Flow readers, thankfully, are luckier: Eliminating confusion is always the goal here.
December 8, 2009
To make sense of all the information coming out of the COP15 confence in Copenhagen, Flow will be running a series of daily blog entries to keep you up-to-date on the latest news from the largest climate change event in the world. Today is day two of the 12-day conference.
Certainly today’s most talked-about Copenhagen moment was US President Barack Obama’s announcement that greenhouse gases would now be considered a health hazard, giving the Environmental Protection Agency the power to to regulate industrial emissions. Given the difficulties of negotiating domestic GHG regulation (let alone on the global scale that the Copenhagen delegates are tackling), the fact that a single body in one of the world’s largest two emitters has the power to drastically affect industrial policy is a major coup. But while the US is certainly one of the most looked-at participants in the conference, it joins 191 other countries in the conference’s meetings.

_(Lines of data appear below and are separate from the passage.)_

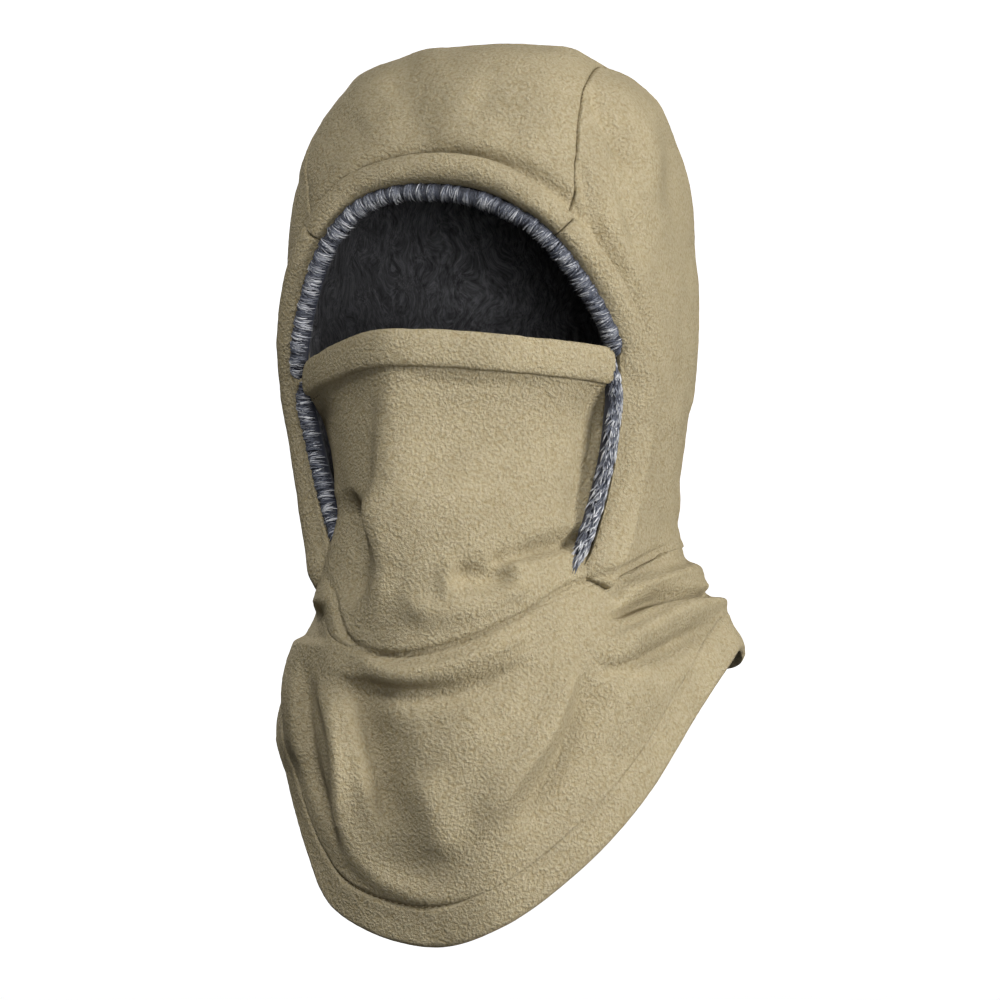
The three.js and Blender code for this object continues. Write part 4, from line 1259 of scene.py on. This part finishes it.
def backdropPiece():
    # A pale floor that bends up into a pale wall all round.
    steps = np.linspace(0, np.pi / 2, 14)
    flat, bend = studio["radius"] - studio["bend"], studio["bend"]
    profile = [(0.0, 0.0)] + [(flat + bend * math.sin(a), bend * (1 - math.cos(a))) for a in steps]
    profile += [(studio["radius"], studio["high"])]
    sides = 48
    turn = 2 * np.pi * np.arange(sides) / sides
    rings = np.array([[(r * math.cos(a), r * math.sin(a), z + studio["floor"]) for a in turn]
                      for r, z in profile[1:]])
    points = np.concatenate([rings.reshape(-1, 3), [[0.0, 0.0, studio["floor"]]]]) / mm
    quads = tubeFaces(len(rings), sides, False)[:, ::-1]
    fan = np.stack([np.arange(sides), np.roll(np.arange(sides), -1), np.full(sides, len(points) - 1)], -1)
    faces = np.concatenate([quads[:, [0, 1, 2]], quads[:, [0, 2, 3]], fan[:, ::-1]])
    material, tree = newMaterial("matt studio paper")
    grain = addNode(tree, "ShaderNodeTexNoise", {"Scale": 30.0, "Detail": 2.0},
                    {"Vector": addNode(tree, "ShaderNodeTexCoord").outputs["Object"]})
    colour = ramp(tree, grain.outputs["Fac"], [(0.3, linear("#f3f2f0")), (0.7, linear(studio["colour"]))])
    shader = addNode(tree, "ShaderNodeBsdfPrincipled", {"Roughness": 0.95, "Emission Color": (1, 1, 1, 1),
                                                        "Emission Strength": 1.0}, {"Base Color": colour})
    addNode(tree, "ShaderNodeOutputMaterial", {}, {"Surface": shader.outputs[0]})
    return meshPiece("backdrop", points, faces, material)


backdrop = backdropPiece()
backdrop.visible_diffuse = False  # the paper is only a background and lights nothing
backdrop.visible_glossy = False


def softBox(name, place, aim, size, power, tint):
    light = bpy.data.lights.new(name, "AREA")
    light.shape = "RECTANGLE"
    light.size, light.size_y = size
    light.energy = power
    light.color = tint
    lamp = bpy.data.objects.new(name, light)
    lamp.location = place
    lamp.visible_camera = False
    lamp.rotation_euler = (Vector(aim) - Vector(place)).to_track_quat("-Z", "Y").to_euler()
    bpy.context.scene.collection.objects.link(lamp)


softBox("keyLight", (2.25, -0.3, 0.1), (0.0, 0.0, -0.2), (0.9, 0.9), 62, (1.0, 0.99, 0.97))
softBox("frontLight", (0.2, -1.85, 1.45), (0.0, 0.0, -0.2), (0.7, 0.7), 36, (1.0, 0.995, 0.985))
softBox("fillLight", (0.95, -1.55, -0.3), (0.0, 0.0, -0.12), (0.4, 0.4), 9, (1.0, 1.0, 1.0))
softBox("backLight", (-1.5, 1.7, 0.9), (0.0, 0.0, 0.0), (0.9, 0.9), 30, (1.0, 0.99, 0.97))
world = bpy.data.worlds.new("studio")
world.use_nodes = True
world.node_tree.nodes["Background"].inputs["Color"].default_value = (1.0, 1.0, 1.0, 1.0)
world.node_tree.nodes["Background"].inputs["Strength"].default_value = 0.06
bpy.context.scene.world = world
bpy.context.scene.view_settings.view_transform = "Standard"
print("studio made")
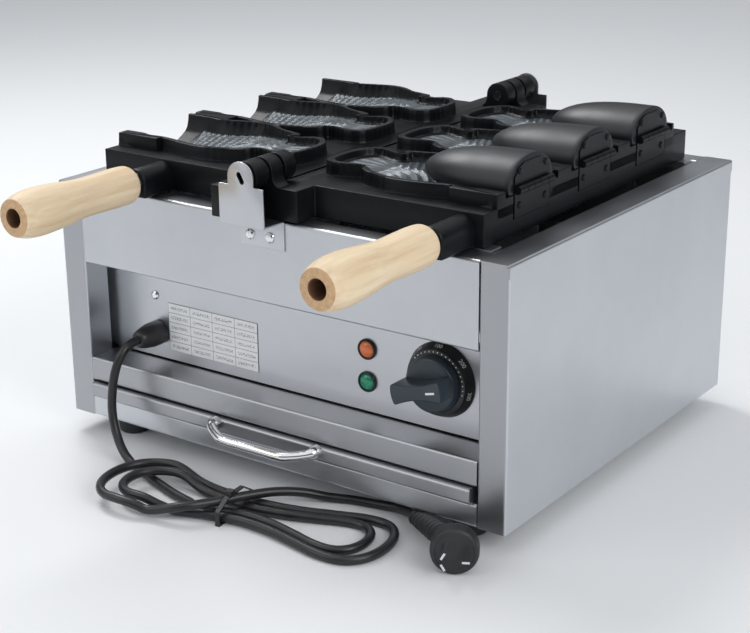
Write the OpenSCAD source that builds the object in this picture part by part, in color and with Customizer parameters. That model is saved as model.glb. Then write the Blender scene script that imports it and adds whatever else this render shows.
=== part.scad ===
// Taiyaki maker: a sheet metal cabinet with two cast plates that swing on one line of
// hinge pins, three fold-out cores, a crumb drawer, a thermostat and a tied mains cord.
// Millimetres. X runs along the front, Y goes back, Z is up, and the feet stand on z = 0.

/* [Cabinet] */
// Width over the side panels
body_w = 500; // [470:1:560]
// Depth from the front apron to the rear apron
body_d = 421; // [405:1:480]
// Height of the sheet metal cabinet without its feet
body_h = 235; // [215:1:270]
// Thickness of the stainless sheet
sheet_t = 1.2; // [0.8:0.1:1.6]
// Radius of the sheet's bends at mid thickness
bend_r = 1.8; // [1.2:0.1:3]
// Width of each corner post's face
post_w = 28; // [24:1:36]
// Depth of the folded front post
post_d = 30; // [24:1:34]
// Height of the front apron
apron_h = 78; // [60:1:88]
// Width of the apron's top flange
apron_flange = 22.4; // [16:0.1:24]
// Width of the side panel's top flange
side_flange = 31; // [29:1:34]
// Depth of the lips that hang from the top flanges
lip_h = 9; // [6:1:14]
// Height of the base strip under the drawer
base_h = 21.2; // [18:0.1:26]
// Height of the drawer's slot
slot_h = 15.7; // [13:0.1:20]
// Height of the shelf's front face over the drawer
shelf_h = 23.7; // [18:0.1:28]
// Seam between two folded sheets
seam = 0.5; // [0.2:0.1:1]

/* [Feet] */
// Height of a foot
foot_h = 20; // [12:1:30]
// Diameter of a foot at the cabinet
foot_d = 36; // [30:1:42]
// Diameter of a foot at the floor
foot_end_d = 30; // [24:1:34]
// Distance of a foot's centre from the cabinet's sides
foot_in = 52; // [42:1:70]
// Distance of a foot's centre from the front and the rear
foot_in_y = 30; // [22:1:60]

/* [Controls] */
// Depth of the control panel behind the apron
panel_y = 36; // [33:1:42]
// Height of the control panel's bottom edge over the shelf
panel_gap = 1.7; // [1:0.1:4]
// Thermostat dial's centre from the cabinet's middle
dial_x = 163; // [120:1:172]
// Thermostat dial's height in the cabinet
dial_z = 109.5; // [102:0.5:114]
// Diameter of the dial ring
dial_d = 68; // [56:1:76]
// Depth of the dial ring
dial_t = 8; // [5:0.5:10]
// Diameter of the knob
knob_d = 46; // [38:1:50]
// Depth of the knob's skirt
knob_skirt = 9; // [7:0.5:12]
// Depth of the knob with its grip bar
knob_h = 29; // [24:1:34]
// Width of the knob's grip bar
knob_bar = 13; // [9:0.5:16]
// Turn of the knob's pointer from the right, as shown
knob_turn = 14; // [0:1:30]
// Diameter of the thermostat's shaft
shaft_d = 6; // [5:0.1:7]
// Signal lamps' centre from the cabinet's middle
lamp_x = 85; // [60:1:100]
// Height of the upper lamp
lamp_top_z = 121; // [116:0.5:130]
// Height of the lower lamp
lamp_low_z = 90.5; // [84:0.5:94]
// Diameter of a lamp's rim
lamp_d = 19; // [15:0.5:22]
// Rating plate's width
plate_label_w = 110; // [80:1:120]
// Rating plate's height
plate_label_h = 48; // [36:1:52]
// Cord gland's centre from the cabinet's middle
gland_x = -163; // [-180:1:-155]
// Cord gland's height
gland_z = 88; // [80:1:96]
// Diameter of the cord gland
gland_d = 24; // [20:1:28]
// Length of the cord gland in front of the panel
gland_len = 32; // [24:1:36]

/* [Plates] */
// Height of the plates' meeting plane and hinge axis over the cabinet
hinge_h = 42; // [40:0.5:46]
// Height of a plate's underside over the cabinet
plate_lift = 1.5; // [1:0.1:3]
// Height of the plate's flat web over the cabinet
web_h = 30; // [27:0.5:32]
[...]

Among others, today’s meeting topics include “China and the world: Solving climate change through practical, on-the-ground collaboration,” “Trade liberalisation and its role in technology diffusion: A look at the renewable energy, buildings” and “Developing Country Implementation Strategies and Nationally Appropriate Mitigation Actions (NAMAs)”. Every day of the confernece also includes a variety of side events, including an update from the Intergovernmental Panel on Climate Change (IPCC) on its renewable energy reports and a four-part series on low carbon scenarios in Denmark, France, Germany and the UK. Renault’s Zero Emission Transportation – Taking a Step Towards the Future in Copenhagen, will be taking place in parallel with the conference today, highlighting zero-emission vehicles.